▶ **Exercise objective**:
Your task is to repeat the listing exactly.

▶ **Dataset section**:
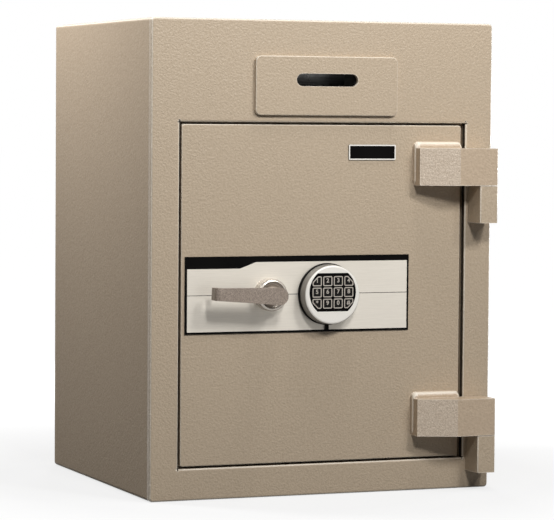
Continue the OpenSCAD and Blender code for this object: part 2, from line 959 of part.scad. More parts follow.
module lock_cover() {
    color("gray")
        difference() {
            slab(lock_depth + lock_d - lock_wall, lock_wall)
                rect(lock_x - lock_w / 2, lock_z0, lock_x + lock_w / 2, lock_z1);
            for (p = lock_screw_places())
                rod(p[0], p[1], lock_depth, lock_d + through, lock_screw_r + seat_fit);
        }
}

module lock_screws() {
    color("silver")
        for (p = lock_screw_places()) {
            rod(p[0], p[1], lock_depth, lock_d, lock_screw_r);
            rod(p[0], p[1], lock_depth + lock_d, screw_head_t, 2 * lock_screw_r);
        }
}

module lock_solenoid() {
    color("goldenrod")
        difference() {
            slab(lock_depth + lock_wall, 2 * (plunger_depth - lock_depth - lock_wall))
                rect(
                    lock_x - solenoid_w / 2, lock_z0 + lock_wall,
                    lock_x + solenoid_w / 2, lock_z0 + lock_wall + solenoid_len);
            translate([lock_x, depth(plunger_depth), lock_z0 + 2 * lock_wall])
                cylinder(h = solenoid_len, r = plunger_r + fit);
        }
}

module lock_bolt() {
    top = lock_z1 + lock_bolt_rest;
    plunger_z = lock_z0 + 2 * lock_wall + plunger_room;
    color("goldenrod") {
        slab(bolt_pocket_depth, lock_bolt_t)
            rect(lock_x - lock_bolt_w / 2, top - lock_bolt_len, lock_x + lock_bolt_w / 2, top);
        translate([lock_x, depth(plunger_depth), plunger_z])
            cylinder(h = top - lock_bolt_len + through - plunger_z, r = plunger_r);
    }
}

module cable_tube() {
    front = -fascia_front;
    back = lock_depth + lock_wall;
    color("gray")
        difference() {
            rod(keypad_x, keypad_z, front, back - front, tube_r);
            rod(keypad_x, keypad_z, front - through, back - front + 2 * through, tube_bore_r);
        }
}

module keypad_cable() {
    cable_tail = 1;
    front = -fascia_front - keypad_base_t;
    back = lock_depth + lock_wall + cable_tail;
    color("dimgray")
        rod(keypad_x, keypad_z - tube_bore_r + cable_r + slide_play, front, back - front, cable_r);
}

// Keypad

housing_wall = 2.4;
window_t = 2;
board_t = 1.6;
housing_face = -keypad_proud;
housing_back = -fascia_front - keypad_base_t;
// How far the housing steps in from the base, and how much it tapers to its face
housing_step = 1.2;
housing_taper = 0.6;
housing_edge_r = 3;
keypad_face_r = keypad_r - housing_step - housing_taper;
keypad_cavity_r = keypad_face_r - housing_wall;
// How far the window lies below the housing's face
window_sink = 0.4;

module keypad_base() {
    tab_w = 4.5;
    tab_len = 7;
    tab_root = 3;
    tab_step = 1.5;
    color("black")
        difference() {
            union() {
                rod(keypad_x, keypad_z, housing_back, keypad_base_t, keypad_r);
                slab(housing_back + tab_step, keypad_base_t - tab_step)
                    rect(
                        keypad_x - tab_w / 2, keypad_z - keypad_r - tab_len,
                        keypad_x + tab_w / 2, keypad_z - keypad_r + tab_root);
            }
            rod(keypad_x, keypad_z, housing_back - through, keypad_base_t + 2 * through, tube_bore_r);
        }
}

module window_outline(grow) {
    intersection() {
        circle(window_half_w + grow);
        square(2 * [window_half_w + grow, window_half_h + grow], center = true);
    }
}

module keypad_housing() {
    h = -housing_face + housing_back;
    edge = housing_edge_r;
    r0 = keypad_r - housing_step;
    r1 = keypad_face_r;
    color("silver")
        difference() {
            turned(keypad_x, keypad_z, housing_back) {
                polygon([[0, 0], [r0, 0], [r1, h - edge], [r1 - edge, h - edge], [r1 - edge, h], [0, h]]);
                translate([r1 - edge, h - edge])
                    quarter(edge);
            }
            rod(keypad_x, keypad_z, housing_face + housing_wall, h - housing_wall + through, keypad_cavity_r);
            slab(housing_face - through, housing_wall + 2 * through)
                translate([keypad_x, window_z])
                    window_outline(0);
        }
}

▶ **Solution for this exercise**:
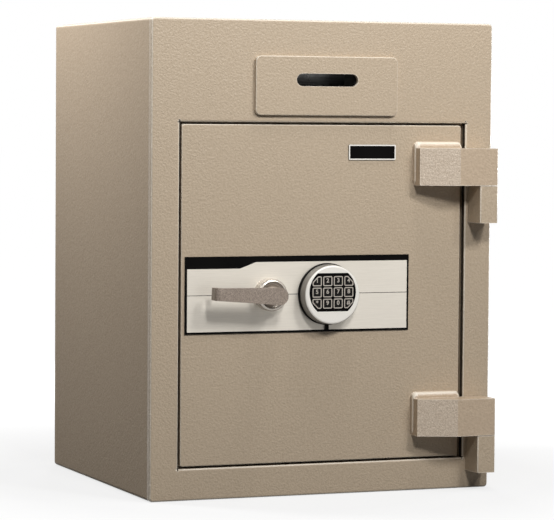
Continue the OpenSCAD and Blender code for this object: part 2, from line 959 of part.scad. More parts follow.
module lock_cover() {
    color("gray")
        difference() {
            slab(lock_depth + lock_d - lock_wall, lock_wall)
                rect(lock_x - lock_w / 2, lock_z0, lock_x + lock_w / 2, lock_z1);
            for (p = lock_screw_places())
                rod(p[0], p[1], lock_depth, lock_d + through, lock_screw_r + seat_fit);
        }
}

module lock_screws() {
    color("silver")
        for (p = lock_screw_places()) {
            rod(p[0], p[1], lock_depth, lock_d, lock_screw_r);
            rod(p[0], p[1], lock_depth + lock_d, screw_head_t, 2 * lock_screw_r);
        }
}

module lock_solenoid() {
    color("goldenrod")
        difference() {
            slab(lock_depth + lock_wall, 2 * (plunger_depth - lock_depth - lock_wall))
                rect(
                    lock_x - solenoid_w / 2, lock_z0 + lock_wall,
                    lock_x + solenoid_w / 2, lock_z0 + lock_wall + solenoid_len);
            translate([lock_x, depth(plunger_depth), lock_z0 + 2 * lock_wall])
                cylinder(h = solenoid_len, r = plunger_r + fit);
        }
}

module lock_bolt() {
    top = lock_z1 + lock_bolt_rest;
    plunger_z = lock_z0 + 2 * lock_wall + plunger_room;
    color("goldenrod") {
        slab(bolt_pocket_depth, lock_bolt_t)
            rect(lock_x - lock_bolt_w / 2, top - lock_bolt_len, lock_x + lock_bolt_w / 2, top);
        translate([lock_x, depth(plunger_depth), plunger_z])
            cylinder(h = top - lock_bolt_len + through - plunger_z, r = plunger_r);
    }
}

module cable_tube() {
    front = -fascia_front;
    back = lock_depth + lock_wall;
    color("gray")
        difference() {
            rod(keypad_x, keypad_z, front, back - front, tube_r);
            rod(keypad_x, keypad_z, front - through, back - front + 2 * through, tube_bore_r);
        }
}

module keypad_cable() {
    cable_tail = 1;
    front = -fascia_front - keypad_base_t;
    back = lock_depth + lock_wall + cable_tail;
    color("dimgray")
        rod(keypad_x, keypad_z - tube_bore_r + cable_r + slide_play, front, back - front, cable_r);
}

// Keypad

housing_wall = 2.4;
window_t = 2;
board_t = 1.6;
housing_face = -keypad_proud;
housing_back = -fascia_front - keypad_base_t;
// How far the housing steps in from the base, and how much it tapers to its face
housing_step = 1.2;
housing_taper = 0.6;
housing_edge_r = 3;
keypad_face_r = keypad_r - housing_step - housing_taper;
keypad_cavity_r = keypad_face_r - housing_wall;
// How far the window lies below the housing's face
window_sink = 0.4;

module keypad_base() {
    tab_w = 4.5;
    tab_len = 7;
    tab_root = 3;
    tab_step = 1.5;
    color("black")
        difference() {
            union() {
                rod(keypad_x, keypad_z, housing_back, keypad_base_t, keypad_r);
                slab(housing_back + tab_step, keypad_base_t - tab_step)
                    rect(
                        keypad_x - tab_w / 2, keypad_z - keypad_r - tab_len,
                        keypad_x + tab_w / 2, keypad_z - keypad_r + tab_root);
            }
            rod(keypad_x, keypad_z, housing_back - through, keypad_base_t + 2 * through, tube_bore_r);
        }
}

module window_outline(grow) {
    intersection() {
        circle(window_half_w + grow);
        square(2 * [window_half_w + grow, window_half_h + grow], center = true);
    }
}

module keypad_housing() {
    h = -housing_face + housing_back;
    edge = housing_edge_r;
    r0 = keypad_r - housing_step;
    r1 = keypad_face_r;
    color("silver")
        difference() {
            turned(keypad_x, keypad_z, housing_back) {
                polygon([[0, 0], [r0, 0], [r1, h - edge], [r1 - edge, h - edge], [r1 - edge, h], [0, h]]);
                translate([r1 - edge, h - edge])
                    quarter(edge);
            }
            rod(keypad_x, keypad_z, housing_face + housing_wall, h - housing_wall + through, keypad_cavity_r);
            slab(housing_face - through, housing_wall + 2 * through)
                translate([keypad_x, window_z])
                    window_outline(0);
        }
}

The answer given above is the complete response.